TO DO :: Copy every entry precisely.

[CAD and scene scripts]
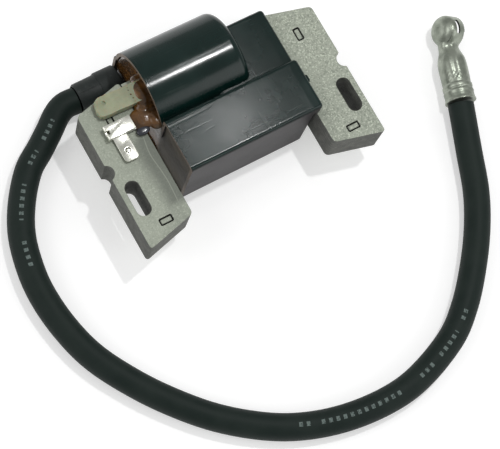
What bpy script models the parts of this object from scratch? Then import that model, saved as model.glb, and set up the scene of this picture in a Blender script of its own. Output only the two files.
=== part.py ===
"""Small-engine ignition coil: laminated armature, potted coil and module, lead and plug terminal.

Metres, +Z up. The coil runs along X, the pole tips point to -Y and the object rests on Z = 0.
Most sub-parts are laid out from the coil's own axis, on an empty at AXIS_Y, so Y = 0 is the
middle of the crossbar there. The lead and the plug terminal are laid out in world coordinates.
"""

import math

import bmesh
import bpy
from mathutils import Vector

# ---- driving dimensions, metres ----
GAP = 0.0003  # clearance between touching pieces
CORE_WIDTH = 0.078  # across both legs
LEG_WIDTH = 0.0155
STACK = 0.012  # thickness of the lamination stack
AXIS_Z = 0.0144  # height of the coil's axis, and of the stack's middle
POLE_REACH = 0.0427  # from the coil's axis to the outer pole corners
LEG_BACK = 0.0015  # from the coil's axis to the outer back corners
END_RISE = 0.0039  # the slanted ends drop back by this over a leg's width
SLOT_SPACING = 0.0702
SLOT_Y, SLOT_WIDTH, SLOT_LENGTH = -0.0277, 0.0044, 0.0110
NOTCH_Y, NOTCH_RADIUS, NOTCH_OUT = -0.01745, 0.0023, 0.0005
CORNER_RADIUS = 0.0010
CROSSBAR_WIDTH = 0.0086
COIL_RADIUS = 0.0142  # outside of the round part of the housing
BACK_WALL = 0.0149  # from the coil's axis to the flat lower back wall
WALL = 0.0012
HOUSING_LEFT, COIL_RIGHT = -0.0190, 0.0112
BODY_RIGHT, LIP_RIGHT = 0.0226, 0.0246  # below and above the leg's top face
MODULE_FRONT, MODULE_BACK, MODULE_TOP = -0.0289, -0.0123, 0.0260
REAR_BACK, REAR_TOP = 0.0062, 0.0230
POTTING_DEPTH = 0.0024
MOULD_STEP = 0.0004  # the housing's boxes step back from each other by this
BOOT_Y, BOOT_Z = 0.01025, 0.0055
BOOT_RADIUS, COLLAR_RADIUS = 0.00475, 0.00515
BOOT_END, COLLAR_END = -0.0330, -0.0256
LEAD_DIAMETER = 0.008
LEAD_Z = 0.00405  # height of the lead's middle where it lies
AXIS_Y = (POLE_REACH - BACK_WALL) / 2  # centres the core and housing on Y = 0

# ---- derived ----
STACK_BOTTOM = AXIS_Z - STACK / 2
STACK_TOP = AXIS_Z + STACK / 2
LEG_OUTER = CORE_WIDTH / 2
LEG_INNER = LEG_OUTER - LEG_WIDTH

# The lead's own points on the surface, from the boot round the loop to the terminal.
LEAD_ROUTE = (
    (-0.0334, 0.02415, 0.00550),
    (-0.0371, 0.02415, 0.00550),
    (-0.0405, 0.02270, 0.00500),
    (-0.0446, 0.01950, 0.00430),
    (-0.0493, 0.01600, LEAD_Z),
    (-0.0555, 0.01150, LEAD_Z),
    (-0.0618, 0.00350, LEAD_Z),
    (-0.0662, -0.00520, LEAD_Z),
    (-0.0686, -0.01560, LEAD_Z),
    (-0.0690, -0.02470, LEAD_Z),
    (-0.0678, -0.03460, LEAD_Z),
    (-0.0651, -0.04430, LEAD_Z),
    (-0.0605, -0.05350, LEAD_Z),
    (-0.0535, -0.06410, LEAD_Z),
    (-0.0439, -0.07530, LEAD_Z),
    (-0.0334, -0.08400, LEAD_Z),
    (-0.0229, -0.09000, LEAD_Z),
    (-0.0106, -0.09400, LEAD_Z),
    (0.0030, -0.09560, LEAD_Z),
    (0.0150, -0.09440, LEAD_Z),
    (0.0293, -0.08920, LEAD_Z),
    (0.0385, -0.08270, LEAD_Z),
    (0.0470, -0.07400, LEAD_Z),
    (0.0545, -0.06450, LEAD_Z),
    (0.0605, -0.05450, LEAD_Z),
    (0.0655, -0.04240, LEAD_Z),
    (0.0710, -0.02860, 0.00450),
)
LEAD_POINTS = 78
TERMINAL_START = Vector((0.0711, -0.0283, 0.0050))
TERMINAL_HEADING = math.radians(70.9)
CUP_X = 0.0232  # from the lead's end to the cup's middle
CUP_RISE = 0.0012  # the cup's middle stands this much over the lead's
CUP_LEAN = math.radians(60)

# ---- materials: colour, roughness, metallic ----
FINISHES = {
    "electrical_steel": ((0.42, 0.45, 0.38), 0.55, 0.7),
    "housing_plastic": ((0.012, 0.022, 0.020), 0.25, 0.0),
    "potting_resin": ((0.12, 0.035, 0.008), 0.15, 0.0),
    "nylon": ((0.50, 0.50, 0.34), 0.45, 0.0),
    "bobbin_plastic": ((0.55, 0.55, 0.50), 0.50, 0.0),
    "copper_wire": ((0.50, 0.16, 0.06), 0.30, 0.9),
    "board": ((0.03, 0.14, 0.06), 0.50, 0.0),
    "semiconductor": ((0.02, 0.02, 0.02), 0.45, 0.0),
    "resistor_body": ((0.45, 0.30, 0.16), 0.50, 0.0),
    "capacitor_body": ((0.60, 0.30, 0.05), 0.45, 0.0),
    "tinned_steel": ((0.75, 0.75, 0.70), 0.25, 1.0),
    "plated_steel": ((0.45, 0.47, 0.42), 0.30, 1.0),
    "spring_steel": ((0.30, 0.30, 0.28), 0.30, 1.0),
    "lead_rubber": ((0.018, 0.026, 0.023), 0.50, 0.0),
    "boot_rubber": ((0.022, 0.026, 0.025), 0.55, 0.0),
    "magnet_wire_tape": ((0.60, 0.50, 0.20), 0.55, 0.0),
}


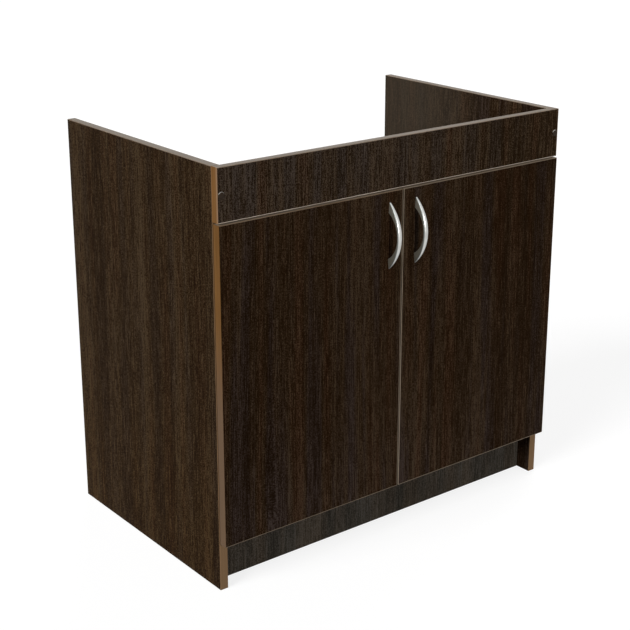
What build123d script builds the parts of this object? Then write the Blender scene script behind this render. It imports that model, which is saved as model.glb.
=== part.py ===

RESPONSE ::
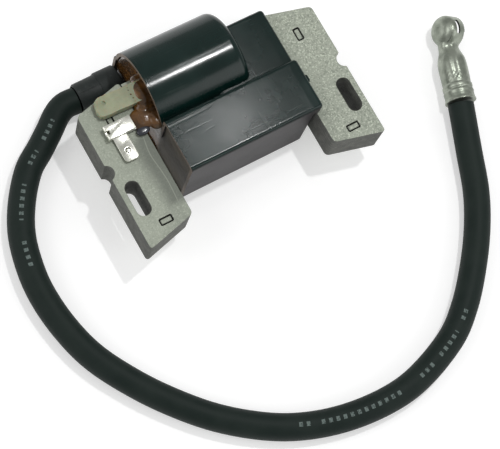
What bpy script models the parts of this object from scratch? Then import that model, saved as model.glb, and set up the scene of this picture in a Blender script of its own. Output only the two files.
=== part.py ===
"""Small-engine ignition coil: laminated armature, potted coil and module, lead and plug terminal.

Metres, +Z up. The coil runs along X, the pole tips point to -Y and the object rests on Z = 0.
Most sub-parts are laid out from the coil's own axis, on an empty at AXIS_Y, so Y = 0 is the
middle of the crossbar there. The lead and the plug terminal are laid out in world coordinates.
"""

import math

import bmesh
import bpy
from mathutils import Vector

# ---- driving dimensions, metres ----
GAP = 0.0003  # clearance between touching pieces
CORE_WIDTH = 0.078  # across both legs
LEG_WIDTH = 0.0155
STACK = 0.012  # thickness of the lamination stack
AXIS_Z = 0.0144  # height of the coil's axis, and of the stack's middle
POLE_REACH = 0.0427  # from the coil's axis to the outer pole corners
LEG_BACK = 0.0015  # from the coil's axis to the outer back corners
END_RISE = 0.0039  # the slanted ends drop back by this over a leg's width
SLOT_SPACING = 0.0702
SLOT_Y, SLOT_WIDTH, SLOT_LENGTH = -0.0277, 0.0044, 0.0110
NOTCH_Y, NOTCH_RADIUS, NOTCH_OUT = -0.01745, 0.0023, 0.0005
CORNER_RADIUS = 0.0010
CROSSBAR_WIDTH = 0.0086
COIL_RADIUS = 0.0142  # outside of the round part of the housing
BACK_WALL = 0.0149  # from the coil's axis to the flat lower back wall
WALL = 0.0012
HOUSING_LEFT, COIL_RIGHT = -0.0190, 0.0112
BODY_RIGHT, LIP_RIGHT = 0.0226, 0.0246  # below and above the leg's top face
MODULE_FRONT, MODULE_BACK, MODULE_TOP = -0.0289, -0.0123, 0.0260
REAR_BACK, REAR_TOP = 0.0062, 0.0230
POTTING_DEPTH = 0.0024
MOULD_STEP = 0.0004  # the housing's boxes step back from each other by this
BOOT_Y, BOOT_Z = 0.01025, 0.0055
BOOT_RADIUS, COLLAR_RADIUS = 0.00475, 0.00515
BOOT_END, COLLAR_END = -0.0330, -0.0256
LEAD_DIAMETER = 0.008
LEAD_Z = 0.00405  # height of the lead's middle where it lies
AXIS_Y = (POLE_REACH - BACK_WALL) / 2  # centres the core and housing on Y = 0

# ---- derived ----
STACK_BOTTOM = AXIS_Z - STACK / 2
STACK_TOP = AXIS_Z + STACK / 2
LEG_OUTER = CORE_WIDTH / 2
LEG_INNER = LEG_OUTER - LEG_WIDTH

# The lead's own points on the surface, from the boot round the loop to the terminal.
LEAD_ROUTE = (
    (-0.0334, 0.02415, 0.00550),
    (-0.0371, 0.02415, 0.00550),
    (-0.0405, 0.02270, 0.00500),
    (-0.0446, 0.01950, 0.00430),
    (-0.0493, 0.01600, LEAD_Z),
    (-0.0555, 0.01150, LEAD_Z),
    (-0.0618, 0.00350, LEAD_Z),
    (-0.0662, -0.00520, LEAD_Z),
    (-0.0686, -0.01560, LEAD_Z),
    (-0.0690, -0.02470, LEAD_Z),
    (-0.0678, -0.03460, LEAD_Z),
    (-0.0651, -0.04430, LEAD_Z),
    (-0.0605, -0.05350, LEAD_Z),
    (-0.0535, -0.06410, LEAD_Z),
    (-0.0439, -0.07530, LEAD_Z),
    (-0.0334, -0.08400, LEAD_Z),
    (-0.0229, -0.09000, LEAD_Z),
    (-0.0106, -0.09400, LEAD_Z),
    (0.0030, -0.09560, LEAD_Z),
    (0.0150, -0.09440, LEAD_Z),
    (0.0293, -0.08920, LEAD_Z),
    (0.0385, -0.08270, LEAD_Z),
    (0.0470, -0.07400, LEAD_Z),
    (0.0545, -0.06450, LEAD_Z),
    (0.0605, -0.05450, LEAD_Z),
    (0.0655, -0.04240, LEAD_Z),
    (0.0710, -0.02860, 0.00450),
)
LEAD_POINTS = 78
TERMINAL_START = Vector((0.0711, -0.0283, 0.0050))
TERMINAL_HEADING = math.radians(70.9)
CUP_X = 0.0232  # from the lead's end to the cup's middle
CUP_RISE = 0.0012  # the cup's middle stands this much over the lead's
CUP_LEAN = math.radians(60)

# ---- materials: colour, roughness, metallic ----
FINISHES = {
    "electrical_steel": ((0.42, 0.45, 0.38), 0.55, 0.7),
    "housing_plastic": ((0.012, 0.022, 0.020), 0.25, 0.0),
    "potting_resin": ((0.12, 0.035, 0.008), 0.15, 0.0),
    "nylon": ((0.50, 0.50, 0.34), 0.45, 0.0),
    "bobbin_plastic": ((0.55, 0.55, 0.50), 0.50, 0.0),
    "copper_wire": ((0.50, 0.16, 0.06), 0.30, 0.9),
    "board": ((0.03, 0.14, 0.06), 0.50, 0.0),
    "semiconductor": ((0.02, 0.02, 0.02), 0.45, 0.0),
    "resistor_body": ((0.45, 0.30, 0.16), 0.50, 0.0),
    "capacitor_body": ((0.60, 0.30, 0.05), 0.45, 0.0),
    "tinned_steel": ((0.75, 0.75, 0.70), 0.25, 1.0),
    "plated_steel": ((0.45, 0.47, 0.42), 0.30, 1.0),
    "spring_steel": ((0.30, 0.30, 0.28), 0.30, 1.0),
    "lead_rubber": ((0.018, 0.026, 0.023), 0.50, 0.0),
    "boot_rubber": ((0.022, 0.026, 0.025), 0.55, 0.0),
    "magnet_wire_tape": ((0.60, 0.50, 0.20), 0.55, 0.0),
}


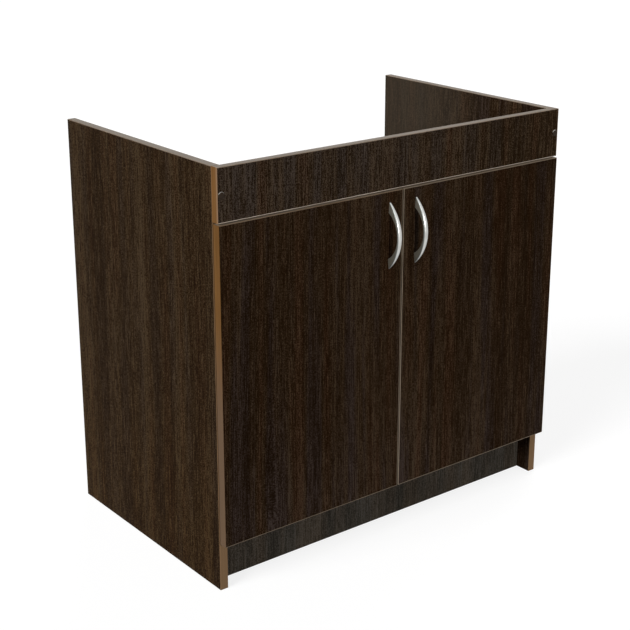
What build123d script builds the parts of this object? Then write the Blender scene script behind this render. It imports that model, which is saved as model.glb.
=== part.py ===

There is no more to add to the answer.